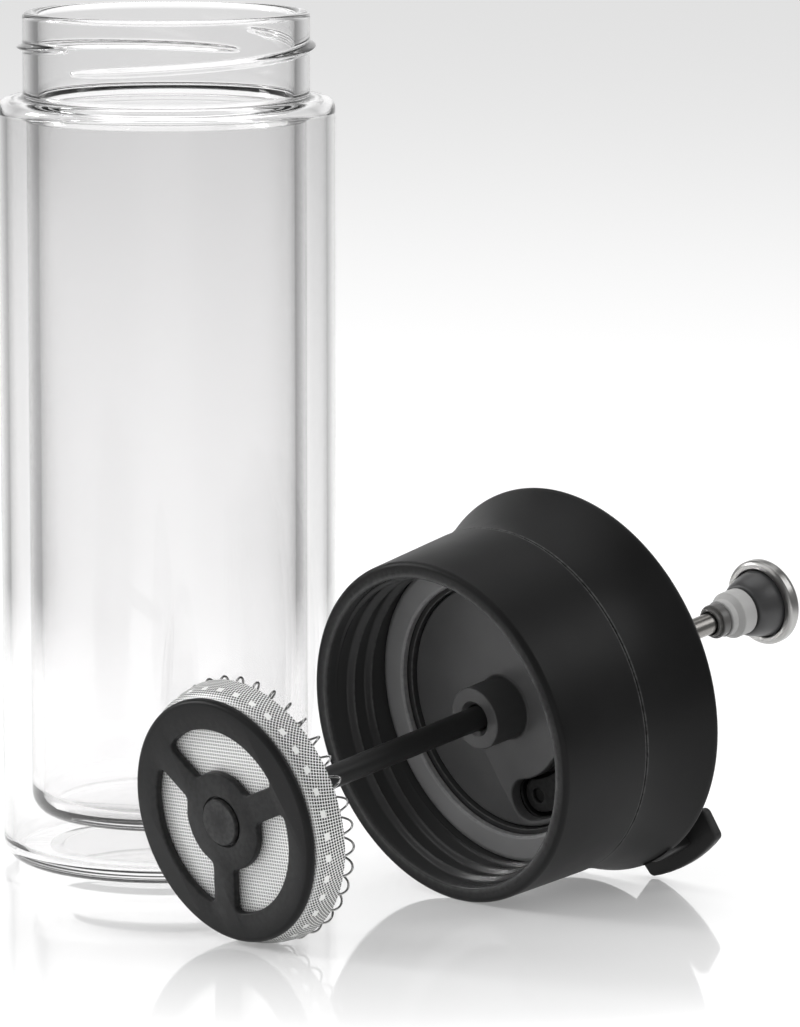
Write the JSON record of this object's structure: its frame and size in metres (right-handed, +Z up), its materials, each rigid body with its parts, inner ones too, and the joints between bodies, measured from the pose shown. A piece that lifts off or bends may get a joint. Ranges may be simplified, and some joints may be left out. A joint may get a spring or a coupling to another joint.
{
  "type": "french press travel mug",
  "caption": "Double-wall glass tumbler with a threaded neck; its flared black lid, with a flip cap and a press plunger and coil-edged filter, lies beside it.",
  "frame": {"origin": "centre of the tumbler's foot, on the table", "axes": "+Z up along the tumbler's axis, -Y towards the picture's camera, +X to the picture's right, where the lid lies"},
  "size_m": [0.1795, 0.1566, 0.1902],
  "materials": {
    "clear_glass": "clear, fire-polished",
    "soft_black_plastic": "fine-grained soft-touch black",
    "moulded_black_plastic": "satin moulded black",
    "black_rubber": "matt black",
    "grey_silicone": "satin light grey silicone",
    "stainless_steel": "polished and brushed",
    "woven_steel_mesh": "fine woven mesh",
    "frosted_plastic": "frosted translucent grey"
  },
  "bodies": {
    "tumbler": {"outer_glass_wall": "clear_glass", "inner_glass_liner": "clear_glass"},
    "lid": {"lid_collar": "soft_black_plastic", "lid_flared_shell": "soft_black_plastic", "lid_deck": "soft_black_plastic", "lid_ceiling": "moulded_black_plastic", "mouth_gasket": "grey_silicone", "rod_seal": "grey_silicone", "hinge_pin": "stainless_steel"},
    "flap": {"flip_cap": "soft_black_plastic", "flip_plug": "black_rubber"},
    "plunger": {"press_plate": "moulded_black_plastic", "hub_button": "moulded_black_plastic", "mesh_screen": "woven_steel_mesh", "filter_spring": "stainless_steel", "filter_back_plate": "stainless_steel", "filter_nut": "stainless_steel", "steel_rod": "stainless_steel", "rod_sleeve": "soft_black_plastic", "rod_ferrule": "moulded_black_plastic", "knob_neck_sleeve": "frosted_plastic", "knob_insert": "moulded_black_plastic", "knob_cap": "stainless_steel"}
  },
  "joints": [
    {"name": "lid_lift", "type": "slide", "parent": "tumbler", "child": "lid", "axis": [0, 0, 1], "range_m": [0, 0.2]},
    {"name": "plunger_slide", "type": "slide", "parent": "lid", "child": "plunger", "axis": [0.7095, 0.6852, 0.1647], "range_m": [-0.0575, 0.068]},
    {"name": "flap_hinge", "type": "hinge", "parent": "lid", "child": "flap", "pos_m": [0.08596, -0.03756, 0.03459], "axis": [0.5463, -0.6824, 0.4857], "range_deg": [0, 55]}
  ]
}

====

## Exercise
Print the listing above in its entirety, with every line exact.

## Result of the exercise
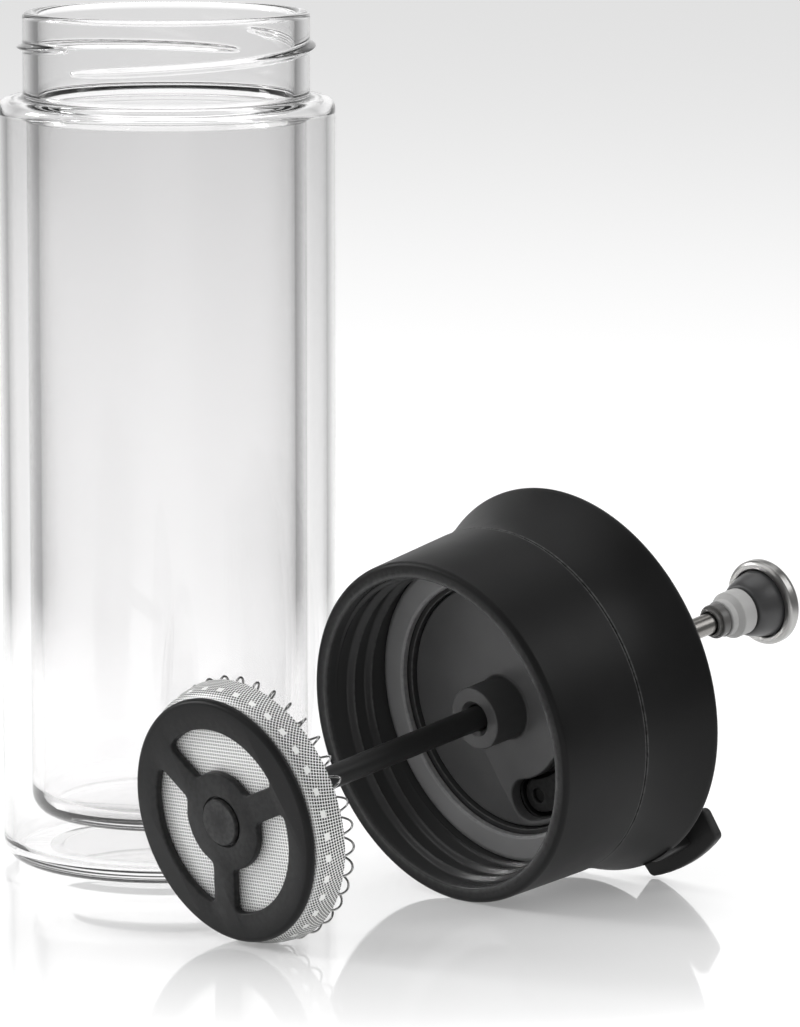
Write the JSON record of this object's structure: its frame and size in metres (right-handed, +Z up), its materials, each rigid body with its parts, inner ones too, and the joints between bodies, measured from the pose shown. A piece that lifts off or bends may get a joint. Ranges may be simplified, and some joints may be left out. A joint may get a spring or a coupling to another joint.
{
  "type": "french press travel mug",
  "caption": "Double-wall glass tumbler with a threaded neck; its flared black lid, with a flip cap and a press plunger and coil-edged filter, lies beside it.",
  "frame": {"origin": "centre of the tumbler's foot, on the table", "axes": "+Z up along the tumbler's axis, -Y towards the picture's camera, +X to the picture's right, where the lid lies"},
  "size_m": [0.1795, 0.1566, 0.1902],
  "materials": {
    "clear_glass": "clear, fire-polished",
    "soft_black_plastic": "fine-grained soft-touch black",
    "moulded_black_plastic": "satin moulded black",
    "black_rubber": "matt black",
    "grey_silicone": "satin light grey silicone",
    "stainless_steel": "polished and brushed",
    "woven_steel_mesh": "fine woven mesh",
    "frosted_plastic": "frosted translucent grey"
  },
  "bodies": {
    "tumbler": {"outer_glass_wall": "clear_glass", "inner_glass_liner": "clear_glass"},
    "lid": {"lid_collar": "soft_black_plastic", "lid_flared_shell": "soft_black_plastic", "lid_deck": "soft_black_plastic", "lid_ceiling": "moulded_black_plastic", "mouth_gasket": "grey_silicone", "rod_seal": "grey_silicone", "hinge_pin": "stainless_steel"},
    "flap": {"flip_cap": "soft_black_plastic", "flip_plug": "black_rubber"},
    "plunger": {"press_plate": "moulded_black_plastic", "hub_button": "moulded_black_plastic", "mesh_screen": "woven_steel_mesh", "filter_spring": "stainless_steel", "filter_back_plate": "stainless_steel", "filter_nut": "stainless_steel", "steel_rod": "stainless_steel", "rod_sleeve": "soft_black_plastic", "rod_ferrule": "moulded_black_plastic", "knob_neck_sleeve": "frosted_plastic", "knob_insert": "moulded_black_plastic", "knob_cap": "stainless_steel"}
  },
  "joints": [
    {"name": "lid_lift", "type": "slide", "parent": "tumbler", "child": "lid", "axis": [0, 0, 1], "range_m": [0, 0.2]},
    {"name": "plunger_slide", "type": "slide", "parent": "lid", "child": "plunger", "axis": [0.7095, 0.6852, 0.1647], "range_m": [-0.0575, 0.068]},
    {"name": "flap_hinge", "type": "hinge", "parent": "lid", "child": "flap", "pos_m": [0.08596, -0.03756, 0.03459], "axis": [0.5463, -0.6824, 0.4857], "range_deg": [0, 55]}
  ]
}